O Sr. Octávio Teixeira (PCP): - Muito bem!

O Orador: - Não nos conformamos também, por isso, com uma concepção assente numa suposta vocação minoritária ou elitista do serviço público, de programação quase confidencial.
Como já alguém disse, não há serviço público sem público e não é inevitável que a conquista do público tenha de ser feita à custa da falta de qualidade ou da exploração do sensacionalismo.

O Sr. Lino de Carvalho (PCP): - Muito bem!

O Orador: - Acreditamos, pelo contrário, que com o incentivo da produção nacional e com a valorização do nosso património e dos novos valores artísticos, culturais e criativos, é possível ter uma boa televisão de serviço público, para o público e com público.

O Sr. Lino de Carvalho (PCP): - Muito bem!

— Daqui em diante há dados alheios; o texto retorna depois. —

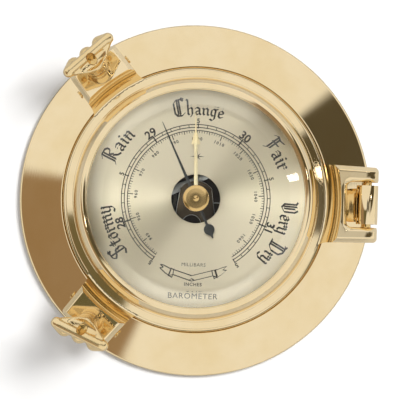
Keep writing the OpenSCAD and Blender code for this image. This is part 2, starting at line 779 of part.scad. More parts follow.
// The door: a cast ring with a stepped face, a forked hinge ear and two dog ears
module door_ring() {
  crown_r = view_r + 2;
  color("gold")
    difference() {
      union() {
        rotate_extrude($fn = 180)
          polygon(concat(
            [[door_r - 0.4, door_z], [door_r, door_z + 0.4], [door_r, rim_z - 0.6],
             [door_r - 0.6, rim_z], [shelf_in_r + 0.5, shelf_z]],
            arc_between([shelf_in_r + 0.2, shelf_z + 0.3], [crown_r + 1.4, crown_z - 1.6], 16, 6),
            arc_between([crown_r + 1.4, crown_z - 1.6], [crown_r - 0.4, crown_z], 2.2, 5),
            [[view_r + 0.5, crown_z - 0.5], [view_r, crown_z - 1.1], [view_r, door_z]]
          ));
        difference() {
          union() {
            for (side = [-1, 1]) at_dog(side) ear_block(dog_ear_w, dog_ear_end, dog_side_view);
            ear_block(hinge_ear_w, hinge_x + knuckle_r, hinge_side_view);
          }
          cove_cut();
        }
      }
      // The rooms for the drum's mouth and for the glass
      rod(door_bore_r, door_z - 1, glass_z - gasket_t - ring_t - 0.3);
      rod(glass_bore_r, door_z, lip_z);
      hinge_notch();
      translate([hinge_x, hinge_ear_w, hinge_z]) rotate([90, 0, 0]) cylinder(r = hinge_pin_d / 2, h = 2 * hinge_ear_w);
      for (side = [-1, 1]) on_dog(side) {
        rod(stud_d / 2 + run_fit, -16, 8);
        translate([-cross_pin_off, dog_ear_w, -groove_depth]) rotate([90, 0, 0])
          cylinder(r = cross_pin_d / 2, h = 2 * dog_ear_w);
      }
    }
}

// The gap of the fork, with rounded inner corners
module hinge_notch() {
  corner = 2;
  reach = knuckle_r + 12;
  translate([notch_x, 0, door_z - 6])
    linear_extrude(ridge_z) {
      translate([corner, -notch_w / 2]) square([reach, notch_w]);
      translate([0, corner - notch_w / 2]) square([reach, notch_w - 2 * corner]);
      for (s = [-1, 1]) translate([corner, s * (notch_w / 2 - corner)]) circle(r = corner);
    }
}

module hinge_pin() {
  color("goldenrod")
    translate([hinge_x, hinge_ear_w / 2 - 0.8, hinge_z]) rotate([90, 0, 0])
      cylinder(r = hinge_pin_d / 2, h = hinge_ear_w - 1.6);
}

module glass() {
  color("lightcyan")
    rotate_extrude($fn = 180)
      polygon([[bush_r + slip_fit / 2, glass_z], [glass_r, glass_z], [glass_r, glass_top - bevel_t],
               [bevel_from, glass_top], [bush_r + slip_fit / 2, glass_top]]);
}

module glass_gasket() {
  color("dimgray") tube(glass_r - 0.1, view_r + 0.5, glass_z - gasket_t, glass_z);
}

// The ring that is screwed into the door behind the glass, with two notches for a wrench
module glass_retaining_ring() {
  top = glass_z - gasket_t;
  color("goldenrod")
    difference() {
      tube(glass_bore_r - run_fit, view_r + 0.6, top - ring_t, top);
      for (a = [0, 180]) rotate([0, 0, a]) translate([0, view_r + 1.2, top - ring_t - 1]) rod(1, 0, 1.8);
    }
}

// A headed pin across an ear, in the groove of its stud
module cross_pin(side) {
  head_h = 0.7;
  half = dog_ear_w / 2;
  color("goldenrod")
    on_dog(side) translate([-cross_pin_off, 0, -groove_depth]) rotate([90, 0, 0]) {
      translate([0, 0, -half]) cylinder(r = cross_pin_d / 2, h = dog_ear_w);
      for (s = [-1, 1]) translate([0, 0, s * (half + head_h / 2) - head_h / 2]) cylinder(r = cross_pin_d / 2 + 0.5, h = head_h);
    }
}

module upper_cross_pin() cross_pin(1);
module lower_cross_pin() cross_pin(-1);

hub_z = washer_t + 0.15;
hub_h = 9.6;
hub_top = hub_z + hub_h;
hub_foot_r = 3.7;
neck_stud_r = 1.9;
stud_over = 0.7;
slot_w = 0.6;

// A stud: its tip drops into the lug, its groove takes the cross pin, and its end shows in the nut
module dog_stud(side) {
  w0 = -lug_reach() - tip_drop;
  color("khaki")
    on_dog(side) difference() {
      union() {
        rod(tip_r, w0, -lug_reach() + 0.6);
        rod(stud_d / 2, -lug_reach() + 0.5, hub_z);
        rod(neck_stud_r, hub_z - eps, hub_top + stud_over);
      }
      tube(stud_d, groove_r, -groove_depth - cross_pin_d / 2 - 0.15, -groove_depth + cross_pin_d / 2 + 0.15);
      translate([-stud_d / 2, -slot_w / 2, hub_top + stud_over - slot_w]) cube([stud_d, slot_w, 1]);
    }
}

module upper_dog_stud() dog_stud(1);
module lower_dog_stud() dog_stud(-1);

module dog_washer(side) {
  color("darkgoldenrod") on_dog(side) tube(washer_d / 2, stud_d / 2 + 0.2, 0, washer_t);
}

module upper_dog_washer() dog_washer(1);
module lower_dog_washer() dog_washer(-1);

// A wing nut: a turned hub, three lobes that lean outwards, and a straight ridge that ties the wings together
module wing_nut(side, turn) {
  ridge_t = 2.4;
  ridge_y = (wing_span - ridge_t) / 2;
  wing_top = washer_t + wing_h - ridge_t / 2;
  lobe_z = wing_top - 4;
  lobe_y = ridge_y * 0.65;
  color("gold")
    on_dog(side) rotate([0, 0, turn])
      difference() {
        union() {
          rotate_extrude()
            polygon(concat(
              [[0, hub_z], [hub_foot_r, hub_z], [hub_foot_r, hub_z + 0.8]],
              arc_between([hub_d / 2, hub_z + 3], [hub_foot_r, hub_top - 1], 6, 6),
              [[hub_foot_r - 0.9, hub_top], [0, hub_top]]
            ));
          for (s = [-1, 1]) {
            hull() {
              translate([ridge_out, s * ridge_y, wing_top]) sphere(d = ridge_t, $fn = 16);
              translate([ridge_out + 1.2, s * lobe_y, lobe_z]) sphere(d = wing_t, $fn = 24);
              translate([0, s * 2, hub_z + 5]) sphere(r = 2, $fn = 16);
            }
          }
          hull() for (s = [-1, 1]) translate([ridge_out, s * ridge_y, wing_top]) sphere(d = ridge_t, $fn = 16);
          hull() {
            translate([ridge_out + 0.6, 0, lobe_z]) sphere(d = wing_t, $fn = 24);
            translate([0, 0, hub_z + 5]) sphere(r = 3, $fn = 20);
          }
        }
        rod(neck_stud_r, -1, hub_top + wing_h);
      }
}

// How far each nut is turned on its stud
upper_turn = 4;
lower_turn = -15;

module upper_wing_nut() wing_nut(1, upper_turn);
module lower_wing_nut() wing_nut(-1, lower_turn);

bush_r = 2.4;
bush_head_r = 3.4;
spindle_r = 1.2;
set_hand_z = glass_z - 1.1;
set_hand_t = 0.4;
knob_z = glass_top + 0.7;

// The bush in the hole of the glass, riveted over on both sides
module set_hand_bush() {
  color("goldenrod")
    difference() {
      union() {
        rod(bush_r, glass_z - 0.4, glass_top + 0.5);
        rod(bush_head_r, glass_z - 0.4, glass_z);
        rod(bush_head_r, glass_top, glass_top + 0.5);
      }
      rod(spindle_r + run_fit, glass_z - 2, glass_top + 2);
    }
}

module set_spindle() {
  color("khaki") {
    rod(spindle_r, set_hand_z, knob_z + 0.9);
    rod(spindle_r + 0.8, set_hand_z + set_hand_t, glass_z - 0.5);
  }
}

module set_knob() {
  color("gold")
    difference() {
      rotate_extrude()
        polygon([[0, knob_z], [knob_d / 2 - 0.5, knob_z], [knob_d / 2, knob_z + 0.5], [knob_d / 2, knob_z + knob_t - 0.5],
                 [knob_d / 2 - 0.5, knob_z + knob_t], [0.8, knob_z + knob_t], [0, knob_z + knob_t - 0.4]]);
      rod(spindle_r, knob_z - 1, knob_z + 0.9);
    }
}

// Where the set hand stands at rest, from 12 o'clock
set_rest = 2;

// The brass hand that the knob sets: a shaft, an arrow and a fine point
module set_hand() {
  set_eye_r = 2.4;
  arrow_w = 3.6;
  arrow_y = 22;
  arrow_top = 27.4;
  color("gold")
    rotate([0, 0, set_rest])
      translate([0, 0, set_hand_z])
        difference() {
          union() {
            rod(set_eye_r, 0, set_hand_t);
            linear_extrude(set_hand_t)
              polygon([[-0.8, 1.5], [-0.6, arrow_y], [-arrow_w / 2, arrow_y], [-0.35, arrow_top], [-0.12, set_hand_len],
                       [0.12, set_hand_len], [0.35, arrow_top], [arrow_w / 2, arrow_y], [0.6, arrow_y], [0.8, 1.5]]);
          }
          rod(spindle_r, -1, 1);
        }
}

flange_ring();
case_drum();
back_cover();
back_cover_screws();
hinge_bracket();
hinge_bracket_screws();
dial();
dial_retaining_ring();
movement_plate();
movement_screws();
aneroid_capsule();
main_spring();
main_spring_screws();
bridge_pillars();
arbor_bridge();
bridge_screws();
arbor_foot();
rocker_bearings();
hairspring();
needle_arbor();
indicating_hand();
chain();
rocking_shaft();
pressure_lever();
adjusting_screw();
door_ring();
glass();
glass_gasket();
glass_retaining_ring();
hinge_pin();
upper_cross_pin();
lower_cross_pin();
upper_dog_stud();
upper_wing_nut();
upper_dog_washer();
lower_dog_stud();
lower_wing_nut();
lower_dog_washer();
set_hand_bush();
set_spindle();
set_knob();
set_hand();
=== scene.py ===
"""A brass porthole barometer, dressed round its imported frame: cast and polished brass, a bevelled
glass, a brushed dial with a printed scale, and the movement that shows in the dial's hole."""
import json
import math
import bmesh
import bpy
import numpy as np
from mathutils import Matrix, Vector

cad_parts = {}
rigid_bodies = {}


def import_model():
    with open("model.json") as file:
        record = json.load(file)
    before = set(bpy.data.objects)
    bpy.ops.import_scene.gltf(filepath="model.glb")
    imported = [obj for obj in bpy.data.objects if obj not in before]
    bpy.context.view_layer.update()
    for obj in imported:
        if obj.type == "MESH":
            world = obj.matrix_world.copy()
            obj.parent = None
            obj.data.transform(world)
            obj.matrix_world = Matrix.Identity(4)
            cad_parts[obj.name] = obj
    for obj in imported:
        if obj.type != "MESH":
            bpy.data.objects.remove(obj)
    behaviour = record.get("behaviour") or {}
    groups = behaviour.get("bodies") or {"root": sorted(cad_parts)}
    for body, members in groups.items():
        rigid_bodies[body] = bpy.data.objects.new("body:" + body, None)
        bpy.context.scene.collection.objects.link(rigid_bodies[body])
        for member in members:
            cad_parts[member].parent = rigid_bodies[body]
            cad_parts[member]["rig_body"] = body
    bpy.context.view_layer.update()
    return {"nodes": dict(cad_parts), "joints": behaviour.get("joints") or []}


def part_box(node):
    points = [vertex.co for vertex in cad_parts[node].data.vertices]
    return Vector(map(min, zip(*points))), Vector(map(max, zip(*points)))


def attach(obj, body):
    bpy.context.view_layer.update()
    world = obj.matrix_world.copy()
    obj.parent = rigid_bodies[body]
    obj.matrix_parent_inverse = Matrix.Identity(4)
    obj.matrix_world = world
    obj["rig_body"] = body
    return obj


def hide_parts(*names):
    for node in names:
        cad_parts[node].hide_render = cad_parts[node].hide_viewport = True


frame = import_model()

# Measures: a length is in millimetres where nothing says metres, and each finished mesh is scaled
MM = 0.001
SIDES = (1, -1)
joint_at = {j["name"]: Vector(j.get("pos_m", (0, 0, 0))) / MM for j in frame["joints"]}
joint_axis = {j["name"]: Vector(j["axis"]).normalized() for j in frame["joints"]}


def span(node):
    """Lowest and highest corners of a CAD node, in millimetres."""
    low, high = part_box(node)
    return low / MM, high / MM


flange_high = span("flange_ring")[1]
door_high = span("door_ring")[1]
dial_low, dial_high = span("dial")
glass_low, glass_high = span("glass")
knob_low, knob_high = span("set_knob")

# A form that replaces a CAD solid stays this far inside its flat faces
SKIN = 0.02
FLANGE_R = flange_high.y
SEAT_Z = flange_high.z
DOOR_GAP = 0.3
DOOR_FOOT = SEAT_Z + DOOR_GAP
DOOR_R = 53.0
CROWN_Z = door_high.z
DIAL_R = dial_high.x
DIAL_TOP = dial_high.z
GLASS_R = glass_high.x
GLASS_TOP = glass_high.z
GLASS_FOOT = glass_low.z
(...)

O Orador: - O serviço público de televisão não é um resquício do passado. É antes, uma exigência do futuro.
Sr. Presidente, Srs. Deputados: A proposta de lei do Governo contém aspectos que consideramos positivos. Saliento quatro desses aspectos: em primeiro lugar, a adopção de algumas normas destinadas a dar alguma transparência à titularidade de participações sociais em operadores de televisão; segundo, a regulação da aquisição de direitos exclusivos que incidam sobre a transmissão de acontecimentos que sejam objecto de interesse generalizado do público, por forma a permitir a transmissão por outros operadores caso os titulares dos direitos exclusivos não emitam em regime aberto ou não assegurem a cobertura nacional, bem como a permitir, em qualquer caso, a recolha de extractos informativos desses acontecimentos por parte de todos os operadores; terceiro, o estabelecimento de quotas mínimas de transmissão de produções televisivas nacionais e em língua portuguesa, bem como a adopção de medidas de incentivo à produção nacional; quarto, a consagração de medidas de salvaguarda do património audiovisual, quer através da obrigatoriedade de a concessionária do serviço público conservar e actualizar os arquivos audiovisuais e facultar o seu acesso, quer através da obrigatoriedade de todos os operadores organizarem os respectivos arquivos audiovisuais.